A difficult Moon or Jupiter transit can deepen the sense of purposelessness for a season. This is timing, not a permanent truth about your worth. The question feels loudest in these inward windows and softer in more active ones. If it has descended on you now, part of that is the season you are in, and seasons of questioning often precede seasons of renewed direction, once the asking has done its work.

How to read your own chart for this

You can begin to locate this question in your own chart. Look at your 9th house, the house of purpose and the larger why of a life, and at Jupiter, the significator of meaning and faith; their strength describes how reachable a sense of purpose tends to feel for you. Notice your Ketu, since a strong Ketu often drives exactly this existential pull, the hunger for something beyond the material.

This is observation, not a finished answer. No chart hands you your purpose in a sealed envelope, and the question of whether your life matters is lived into, not read off. What the chart can do is show that the asking itself often tracks a Ketu or Jupiter season of searching, which means the ache is a phase of depth rather than a verdict of emptiness. Seeing the question as part of a recognized human and astrological passage takes some of its terror away. It is one of the oldest questions there is, and it is answered through how you live, not solved in a single night.

What actually helps

Stop trying to answer the question abstractly and start answering it in small, concrete acts. Meaning is rarely found by thinking; it is felt through contribution, connection, and being useful to one real person. One genuine act of care this week does more for the "does my life matter" ache than any amount of late-night reasoning.

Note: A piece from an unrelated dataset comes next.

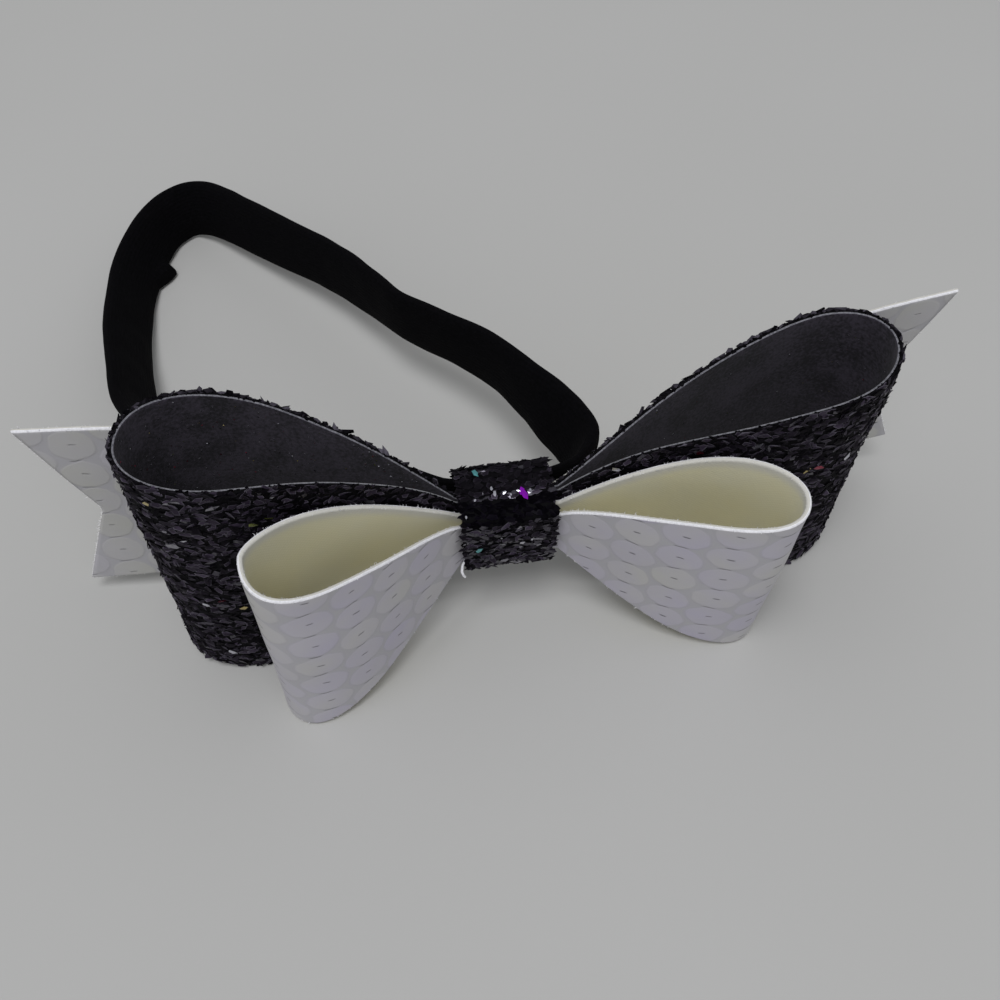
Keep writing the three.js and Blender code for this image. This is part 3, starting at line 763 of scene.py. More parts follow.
def pearl_face(name, pale, lilac_tint, outline, mark_shade_strength, emboss):
    # Pearl-coated faux leather: embossed discs with a faint outline and a small slit in each, in a slightly
    # lustrous grey-white that turns lilac from disc to disc. The slits are darkened, a painted shade, and so
    # is a short line where two discs meet, a painted shadow of the one lying over the other.
    made, tree = material(name, Roughness=0.5, Coat_Weight=0.15, Coat_Roughness=0.35)
    cloth = add(tree, "UVMap", {}, uv_map="cloth")
    wobble = add(tree, "TexNoise", {"Vector": cloth, "Scale": 0.35, "Detail": 1.0}).outputs["Color"]
    wobble = add(tree, "VectorMath", {0: wobble, 1: (0.5, 0.5, 0.5)}, operation="SUBTRACT")
    place = add(tree, "VectorMath", {0: wobble, 1: (0.9, 0.9, 0.0), 2: cloth}, operation="MULTIPLY_ADD")
    pair = (2 * DISC_COLUMN_STEP, DISC_ROW_STEP, 1.0)
    scaled = add(tree, "VectorMath", {0: place, 1: pair}, operation="DIVIDE")
    distances, shades, marks = [], [], []
    # Every second column is half a disc lower, so the discs are two square grids laid over each other.
    for offset in (0.0, 0.5):
        grid = add(tree, "VectorMath", {0: scaled, 1: (0.5 + offset, 0.5 + offset, 0.5)}, operation="ADD")
        cell = add(tree, "VectorMath", {0: grid}, operation="FLOOR")
        cell = add(tree, "VectorMath", {0: cell, 1: (0.0, 0.0, offset)}, operation="ADD")
        shades.append(add(tree, "TexWhiteNoise", {"Vector": cell}))
        local = add(tree, "VectorMath", {0: grid}, operation="FRACTION")
        local = add(tree, "VectorMath", {0: local, 1: (0.5, 0.5, 0.5)}, operation="SUBTRACT")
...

For the planetary side, a Jupiter practice, Thursday observances, time with a wisdom text or a teacher, feeds the 9th-house sense of purpose. A gentle Ketu-honoring practice, quiet, meditation, time in nature, lets the seeking move without drowning you. The concrete non-astrological step: do one small thing today that helps someone else, and notice how it lands in you. And if the question has turned into thoughts of not wanting to be here, please tell a real person or a crisis line today; this ache deserves company. A chart-specific reading on AstroMedha can show how your 9th house, Jupiter, and Ketu shape your search for meaning.

Common questions

Is it depression to wonder if my life matters?
Not on its own. The question of meaning is a normal, even profound part of being human, and astrologically it often tracks a Ketu or Jupiter season of searching. It becomes a concern when it comes bundled with persistent low mood, loss of interest, hopelessness, or thoughts of not being here, which point toward depression and deserve real support. Asking the question thoughtfully is a sign of depth. Drowning in it, unable to function, is a sign to reach out for help. Notice which one you are living.
Can astrology tell me my life's purpose?
It can point toward themes and inclinations, through the 9th house, the Sun, Jupiter, and Ketu, that describe the directions where meaning tends to be found for you. What it cannot do is hand you a finished purpose like a sealed envelope. Purpose is lived into through choices and contribution, not read off a chart. Use astrology as a compass that suggests promising directions, then walk them. The chart describes the terrain; you still have to make the journey to discover what your life is for.
Why does this question come at night?
Because at night the distractions fall away and the mind, governed by the Moon, turns inward with nothing to busy itself on. The quiet that should bring rest instead opens the door to the big questions. Ketu's pull toward the existential is also stronger when the outer world goes still. This is why 3am can feel like the hour of reckoning. A small evening practice and, above all, speaking the question to someone in daylight, can keep it from spiraling alone in the dark.